Why Is Feminist A Dirty Word?

Today, identifying as a feminist seems to have negative connotations. It is associated with bra burning, men hating women who spend all their time bashing the male sex and being angry all the time. And I don’t blame them for being angry, I am also angry. But, I also think its important to note that these women are not a true representation of what feminist is. Yes, there are feminists who fit into this description, but there are also a lot of feminists who do not. So, what is feminism? I think the International Women’s Development Agency describes it best in the following:

  • It is about all genders having equal rights and opportunities.
  • It is about respecting diverse women’s experiences, identities, knowledge and strengths.
  • It is about levelling the playing field between genders and ensuring that women and girls have the same opportunities in life that is available to boys and men.
  • It is not about determining who is “worse off” but rather it is about learning and understanding the ways that inequality affect both men and women. That true equality is about leaving no one behind.

So, I am a feminist.

And I don’t feel like it is a dirty word.

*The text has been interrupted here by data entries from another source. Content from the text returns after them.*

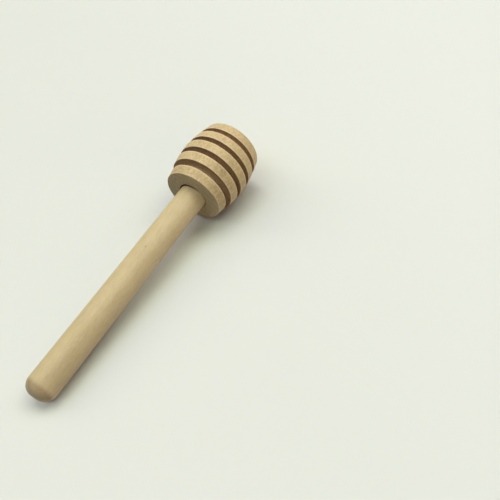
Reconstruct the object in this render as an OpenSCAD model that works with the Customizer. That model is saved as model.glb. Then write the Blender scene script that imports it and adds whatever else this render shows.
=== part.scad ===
// Small wooden honey dipper, lying on its side as it does on a table.
// A barrel-shaped head with ring grooves is bored from its flat shoulder,
// and a round dowel handle is glued into that blind socket.
// Frame: +X from the handle's free end to the tip of the head, +Z up,
// z = 0 is the surface the dipper lies on. The axis rises towards the head,
// because the head is thicker than the handle.

/* [Overall] */
// Length from the handle's free end to the tip of the head
overall_len = 80; // [75:0.5:100]

/* [Head] */
// Length of the grooved head along its axis
head_len = 19.6; // [19:0.1:22]
// Greatest diameter of the head, on its middle land
head_d = 19.2; // [18:0.02:22]
// Diameter of the flat shoulder that faces the handle
shoulder_d = 15.86; // [14:0.02:17]
// Diameter of the first land at the rim of the first groove
first_land_d = 16.6; // [16:0.02:18]
// Diameter that the barrel curve narrows to at the tip
tip_d = 16.16; // [14:0.02:17.6]
// Where the barrel is widest, from the shoulder
belly_pos = 10.1; // [9:0.02:11]
// How round the barrel curve is: 2 is a parabola, less is flatter at the ends
belly_power = 1.74; // [1.6:0.02:2.4]
// Radius of the rounding between the barrel and the flat tip
tip_round = 0.8; // [0.4:0.05:1.2]

/* [Grooves] */
// Number of ring grooves
groove_count = 4; // [2:1:4]
// Width of each groove
groove_w = 1.45; // [1:0.01:1.8]
// Distance from one groove to the next
groove_pitch = 4.08; // [3.6:0.02:4.2]
// Width of the first land, between the shoulder and the first groove
first_land_w = 2.78; // [2:0.02:3]
// Diameter of the groove floors
floor_d = 12.9; // [11:0.1:14]
// Rounding of the rims of the lands
rim_round = 0.14; // [0.05:0.01:0.2]
// Rounding at the bottom corners of the grooves
floor_round = 0.2; // [0.05:0.01:0.3]

/* [Handle] */
// Diameter of the dowel
handle_d = 7.25; // [6.6:0.05:7.6]
// Radius of the rounding at the free end
end_round = 2.9; // [1:0.05:3]

/* [Socket] */
// Clearance between the dowel and the socket wall at the mouth, on radius
socket_gap = 0.14; // [0.08:0.01:0.25]
// Depth of the socket
socket_depth = 12.6; // [12.4:0.1:14]
// Width of the break on the edge of the socket's mouth
mouth_break = 0.16; // [0.05:0.01:0.3]
// How far the glued end of the dowel reaches into the socket
tenon_len = 12; // [8:0.1:12]
// How much the glued end narrows, on radius
tenon_taper = 0.25; // [0.2:0.01:0.4]
// Bevel on the inner end of the dowel
tenon_bevel = 0.5; // [0.2:0.05:0.8]
// How far the glue stays back from the mouth
glue_recess = 1.3; // [0.5:0.1:4]

/* [Hidden] */
$fn = 96;

free_len = overall_len - head_len;   // the bare handle
hr = handle_d / 2;
sr = hr + socket_gap;                // socket radius
taper_from = -0.2;                   // the dowel starts to narrow just outside the mouth
seg = 4;                             // chords in a small rounding

// Radius of the barrel curve at a distance s from the shoulder
function barrel(s) = s <= belly_pos
    ? head_d / 2 - (head_d - shoulder_d) / 2 * pow((belly_pos - s) / belly_pos, belly_power)
    : head_d / 2 - (head_d - tip_d) / 2 * pow((s - belly_pos) / (head_len - belly_pos), belly_power);

// The first land is a plain taper, slimmer than the barrel curve
function land_r(s) = s <= first_land_w
    ? shoulder_d / 2 + (first_land_d - shoulder_d) / 2 * s / first_land_w
    : barrel(s);

function groove_from(i) = first_land_w + i * groove_pitch;
function groove_to(i) = groove_from(i) + groove_w;

// Rounded outer corner at [r, s]; turns from a wall going outwards to a land (rising) or back (falling)
function rim_up(r, s, q) = [for (k = [0 : seg]) let (a = 90 * k / seg) [r - q + q * sin(a), s + q - q * cos(a)]];
function rim_down(r, s, q) = [for (k = [0 : seg]) let (a = 90 * k / seg) [r - q + q * cos(a), s - q + q * sin(a)]];
// Rounded inner corners of a groove floor of radius r, from s0 to s1
function floor_in(r, s0, q) = [for (k = [0 : seg]) let (a = 90 * k / seg) [r + q - q * sin(a), s0 + q - q * cos(a)]];
function floor_out(r, s1, q) = [for (k = [0 : seg]) let (a = 90 * k / seg) [r + q - q * cos(a), s1 - q + q * sin(a)]];

// A land's own slightly crowned surface between two rims
function land_mid(s0, s1) = [for (k = [1 : 3]) let (s = s0 + (s1 - s0) * k / 4) [land_r(s), s]];

head_profile = concat(
    [[0, 0]],
    rim_up(land_r(rim_round), 0, rim_round),
    [for (i = [0 : groove_count - 1])
        for (p = concat(
            i == 0 ? [[land_r(first_land_w / 2), first_land_w / 2]] : [],
            rim_down(land_r(groove_from(i) - rim_round), groove_from(i), rim_round),
            floor_in(floor_d / 2, groove_from(i), floor_round),
            floor_out(floor_d / 2, groove_to(i), floor_round),
            rim_up(barrel(groove_to(i) + rim_round), groove_to(i), rim_round),
            i < groove_count - 1 ? land_mid(groove_to(i), groove_from(i + 1)) : land_mid(groove_to(i), head_len - tip_round)
        )) p],
    [for (k = [0 : 8]) let (a = 90 * k / 8)
        [barrel(head_len - tip_round) - tip_round + tip_round * cos(a), head_len - tip_round + tip_round * sin(a)]],
    [[0, head_len]]
);

function tenon_r(s) = hr - tenon_taper * (s - taper_from) / (tenon_len - taper_from);

handle_profile = concat(
    [[0, -free_len]],
    [for (k = [0 : 12]) let (a = 90 * k / 12)
        [hr - end_round + end_round * sin(a), -free_len + end_round - end_round * cos(a)]],
    [[hr, taper_from],
     [tenon_r(tenon_len - tenon_bevel), tenon_len - tenon_bevel],
     [tenon_r(tenon_len - tenon_bevel) - tenon_bevel, tenon_len],
     [0, tenon_len]]
);

glue_profile = [
    [tenon_r(glue_recess), glue_recess],
    [sr, glue_recess + 0.25],
    [sr, socket_depth],
    [0, socket_depth],
    [0, tenon_len],
    [tenon_r(tenon_len - tenon_bevel) - tenon_bevel, tenon_len],
    [tenon_r(tenon_len - tenon_bevel), tenon_len - tenon_bevel]
];

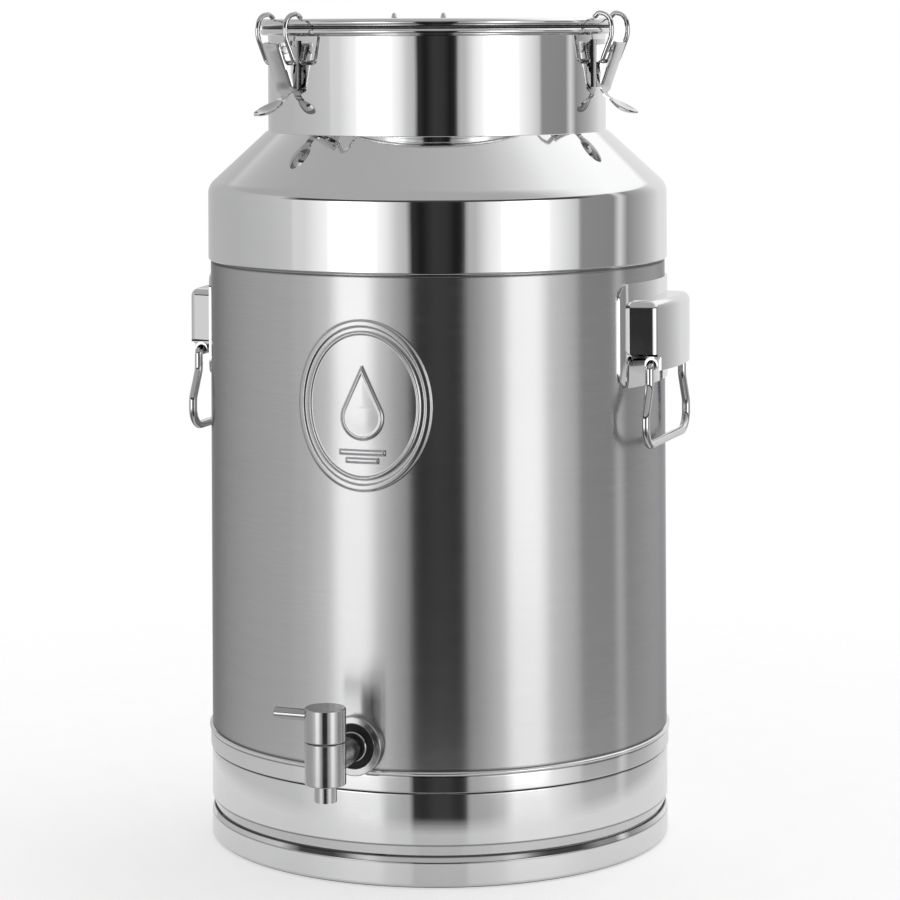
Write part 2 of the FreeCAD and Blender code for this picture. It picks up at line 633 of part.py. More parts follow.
def tap_plug_seals():
    return Part.makeCompound(
        [Part.makeTorus(PLUG_R - 0.73, 0.75, Vector(0, TAP_Y, z)) for z in PLUG_SEAL_Z])


def tap_head():
    """Turning head, with holes for the stem, the lever rod and the grub screw."""
    head = fillet_circles(upright(TAP_R, HEAD_BOTTOM, HEAD_TOP), 1.0)
    head = head.cut(upright(STEM_R + HAIR, 118, STEM_TOP + GAP))
    rod_start = Vector(LEVER_ROD_START + 0.1, TAP_Y, LEVER_ROD_Z)
    head = head.cut(Part.makeCylinder(LEVER_ROD_R, 20, rod_start, Vector(-1, 0, 0)))
    return head.cut(cylinder_y(SCREW_R + GAP, TAP_Y + 3, TAP_Y + 20, z=SCREW_Z))


def tap_head_screw():
    """Grub screw that pins the head to the stem, from the back."""
    screw = cylinder_y(SCREW_R, TAP_Y + STEM_R + GAP, TAP_Y + 14.3, z=SCREW_Z)
    return screw.cut(hexagon_prism(0.9, TAP_Y + 12.0, SCREW_Z, 5))


def tap_lever_rod():
    lever = Part.makeCylinder(LEVER_ROD_R - HAIR, LEVER_ROD_START - LEVER_ROD_END,
                              Vector(LEVER_ROD_START, TAP_Y, LEVER_ROD_Z), Vector(-1, 0, 0))
    return fillet_circles(lever, 1.2, lambda c: abs(c.Center.x - LEVER_ROD_END) < 1e-6)


# ---------------------------------------------------------------------------
# export: each function's name is the name of its piece
# ---------------------------------------------------------------------------
SINGLE_PIECES = (
    body_wall, shoulder_shell, neck_collar, vessel_floor, seam_band, base_skirt, foot_ring,
    lid_disc, lid_seal, lid_handle, lid_handle_rivets,
    tap_boss_ring, tap_gasket_outer, tap_gasket_inner, tap_washer_inner, tap_locknut,
    tap_body, tap_bonnet, tap_plug, tap_plug_seals, tap_head, tap_head_screw, tap_lever_rod)
# pieces built at +X, with the turn about Z of each copy
CLIP_TURNS = {key: azimuth - 90 for key, azimuth in CLIP_AZIMUTH.items()}
HANDLE_TURNS = {"right": 0, "left": 180}
REPEATED_PIECES = (
    ((clip_lever, clip_bail, clip_base, clip_pin), CLIP_TURNS),
    ((handle_plate, handle_bracket, handle_barrel, handle_ring), HANDLE_TURNS))

os.makedirs("parts", exist_ok=True)
for build in SINGLE_PIECES:
    export(build(), build.__name__)
for builders, turns in REPEATED_PIECES:
    for build in builders:
        piece = build()
        for key, angle in turns.items():
            export(turned(piece, angle), "%s_%s" % (build.__name__, key))
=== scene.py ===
import json
import math

import bpy
import bmesh
import numpy as np
from mathutils import Vector, Matrix


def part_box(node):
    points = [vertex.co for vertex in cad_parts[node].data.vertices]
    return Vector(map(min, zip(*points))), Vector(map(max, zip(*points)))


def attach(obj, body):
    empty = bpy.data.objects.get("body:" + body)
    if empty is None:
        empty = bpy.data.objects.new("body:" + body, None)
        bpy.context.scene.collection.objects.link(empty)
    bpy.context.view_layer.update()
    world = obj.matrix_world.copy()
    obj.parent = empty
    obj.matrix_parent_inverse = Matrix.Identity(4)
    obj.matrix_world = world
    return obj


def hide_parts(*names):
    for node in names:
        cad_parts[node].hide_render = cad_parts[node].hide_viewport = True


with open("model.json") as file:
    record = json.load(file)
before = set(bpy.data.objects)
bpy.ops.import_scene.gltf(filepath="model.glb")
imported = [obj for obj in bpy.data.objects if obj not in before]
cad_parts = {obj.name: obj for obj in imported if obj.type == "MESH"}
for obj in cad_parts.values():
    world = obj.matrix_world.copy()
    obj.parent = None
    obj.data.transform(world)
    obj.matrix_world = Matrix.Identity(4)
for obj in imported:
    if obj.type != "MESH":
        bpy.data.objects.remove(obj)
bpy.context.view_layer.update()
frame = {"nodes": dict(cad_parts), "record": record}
NODES = frame["nodes"]
MM = 0.001

# ---------------------------------------------------------------------------
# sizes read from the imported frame
# ---------------------------------------------------------------------------


def bx(node):
    lo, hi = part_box(node)
    return lo, hi


R_WALL = bx("body_wall")[1].x
R_FOOT = bx("foot_ring")[1].x
R_BAND = bx("seam_band")[1].x
R_SKIRT = bx("base_skirt")[1].x
R_SHOULDER = bx("shoulder_shell")[1].x
R_RIM = bx("neck_collar")[1].x
R_LID = bx("lid_disc")[1].x
R_NECK = 0.1336
Z_NECK_TOP = bx("neck_collar")[1].z
Z_LID_TOP = bx("lid_disc")[1].z


# ---------------------------------------------------------------------------
# mesh helpers
# ---------------------------------------------------------------------------
def new_object(name, verts, faces, mat, smooth_angle=35.0):
    me = bpy.data.meshes.new(name)
    me.from_pydata([tuple(v) for v in verts], [], [tuple(f) for f in faces])
    me.validate()
    bm = bmesh.new()
    bm.from_mesh(me)
    bmesh.ops.recalc_face_normals(bm, faces=bm.faces)
    bm.to_mesh(me)
    bm.free()
    for p in me.polygons:
        p.use_smooth = True
    if smooth_angle:
        me.set_sharp_from_angle(angle=math.radians(smooth_angle))
    o = bpy.data.objects.new(name, me)
    bpy.context.scene.collection.objects.link(o)
    me.materials.append(mat)
    return o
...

As a feminist, and a woman, I want all of us to have the following opportunities.

I want us to be able to walk into a room and be treated with the same level of respect as the men at the table. We do not need to be labelled as “aggressive” or “argumentative” when we don’t agree with what someone is saying. We want to be able to voice the same opinions or ideas as the men around us and be considered and listened to rather than dismissed or ignored. We do not want to be told that we are “taking things personally” when we speak up about being treated differently. We know that he would never tell his male colleague to “calm down” or “don’t be so sensitive,” so why do he think he can say it to us? We are planners, logical and smart, and if you gave us a chance to have a voice at these meetings, we are a huge asset to the team.  

I want us to be able to make decisions for our own bodies. Yes, I mean large decisions like our choice whether we do or do not want to have children. Without a need to explain, justify or determine why we are making those choices. We want to be able to have choices when it comes to birth control and if we decide we want to have our tubes tied, or our breasts reduced for that matter, we should not have a doctor, usually male, tell us to wait “in case we change our mind.” We want to be able to bring legitimate health concerns to our doctors and not be told that it is in our head or maybe it is just anxiety. We deserve to voice ongoing female reproductive problems, such as extreme cramps, heavy periods or sore breasts, without the medical professionals telling us it is not that bad or that we are normal. If it does not feel normal, it is not normal. And yes, periods are gross and disgusting, we know that, but we also don’t want to be shushed if we are having issues with it.

I want us to be paid the same as our male colleagues. Period. Gender is not a distinction that changes someone’s entitlement to income, so there is no reason for there to be any sort of wage gap. This is straight up dumb.

I want us to be able to walk down the street or go out for a night with friends without being harassed. Heaven forbid, if something did happen while we were out, I want us to not have to justify. Justify how much we had to drink, what we were wearing or why we decided to get in the car with that man. It doesn’t matter. I want us to know that men are going to be better and not put us in an unsafe position just because we are female. I want the police and judicial system to adjust to accommodate that and instead of victim blaming, or assuming she is lying, focus on the person who attacked her in the first place. They are responsible, not the woman.

I want us to see more women in places of power. Women make good leaders too. I want us to be given the chance to be employed in the same positions as men. Engineers, doctors, directors, or CEOs to name a few. And, when we are in those positions, we don’t want our gender to be the label in front of it. She is not a great female director. She is a great director. Period.

I want us to stop using porn or mass media as an indication of the regular female body. Just like men, we are all different. We come in different shapes, sizes, colors and forms. Some of us have large breasts and some of us have small breasts. Some of us have flat abs and some of us don’t. It is okay. Rather than tell us that we need to achieve this specific image, maybe just let us be us. A woman who is scarred and shapely and real.

Finally, I want us to start lifting each other up. Men need to acknowledge that they are part of the solution for creating equality for women, but at the same time, so are women. We should not be calling each other down or creating a competition amongst ourselves. It is hard enough to find equal footing without fighting against the same individuals we are wanting to be successful. We all deserve the chance to feel powerful, sexy and empowered and all us women and girls need to help as well in achieving that goal. Don’t be catty. Don’t slut shame and don’t allow yourself to feed into the same bullshit we are receiving in society. Be thoughtful. Support each other. And most important of all, remember that she is just like you. Deserving and needing respect.

I am a proud to say I am a feminist. And, in having these conversations, maybe the word feminist won’t continue to be a dirty word.

“By lifting each other up we lift ourselves up.”

– Lauren Fleshman

One response to “Why Is Feminist A Dirty Word?”

  1. As one of those “dirty, evil, toxic males” feminism has become somewhat toxic simply because of the modern narrative that strives to divide and vilify rather than find common ground. I cast blame on politicians and media for driving this destructive narrative that seeks to divide rather than anything else.